Failure Modes And Mitigations

The calibration mechanism fails safely under three structural failure modes. History tampering, in which an adversary attempts to modify or remove claim-observation pairs after they have been recorded, is mitigated by the content-addressed append-only history; any tampering produces a different content address and is detectable by lineage verification. Outcome misclassification, in which an adversary attempts to label genuine failures as successes to relax the calibration factor, is mitigated by requiring that the outcome classifier be specified in the policy reference and that reclassifications be recorded as corrections.

Window-flooding, in which an adversary emits a high volume of trivially successful outcomes to displace genuine failure evidence from the rolling window, is mitigated by the consequence-class partition: high-consequence skills carry small windows that cannot be flooded without observable volume anomalies, and the floor prevents the calibration factor from rising above the structural ceiling regardless of recent positive evidence.

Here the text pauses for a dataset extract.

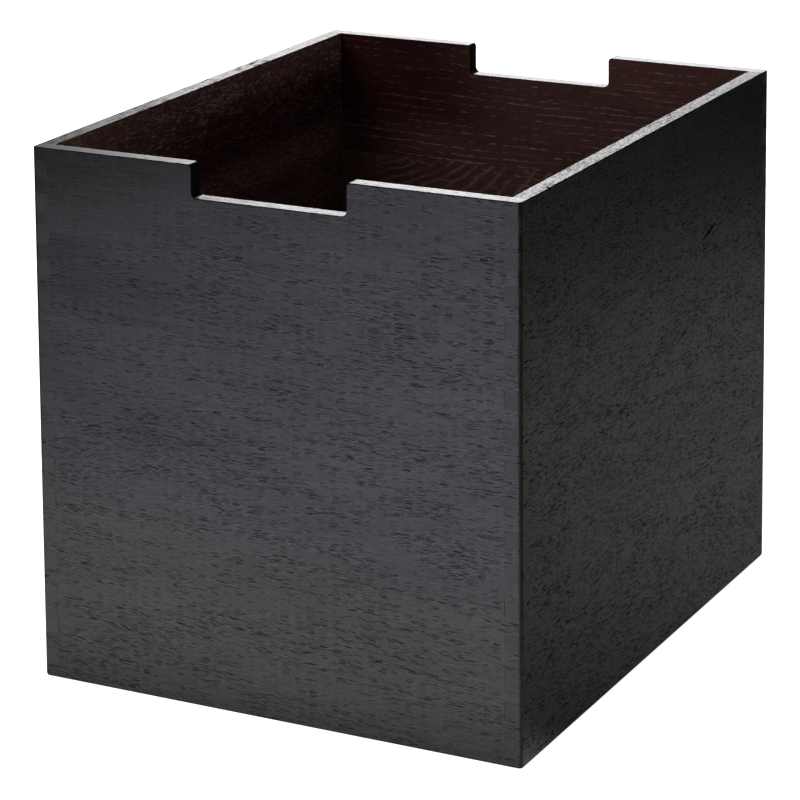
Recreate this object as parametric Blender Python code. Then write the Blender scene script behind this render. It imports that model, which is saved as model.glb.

The combination of the small window, the asymmetric rates, and the floor produces a structural property that the agent's effective confidence on high-consequence skills cannot be manipulated upward by short-term outcome injection.

Disclosure Scope

This article discloses the structural mechanism, operating parameters, and alternative embodiments of confidence history calibration as defined in Chapter 5 of the cognition patent. The disclosure is sufficient to enable a person of ordinary skill in the art to construct an embodiment without reference to the patent's underlying implementation. The patent's claims govern all embodiments that incorporate the asymmetric bounded update, the structural floor, and the audit-required calibration lineage, regardless of the specific reliability estimator, band partition, or factor application adopted.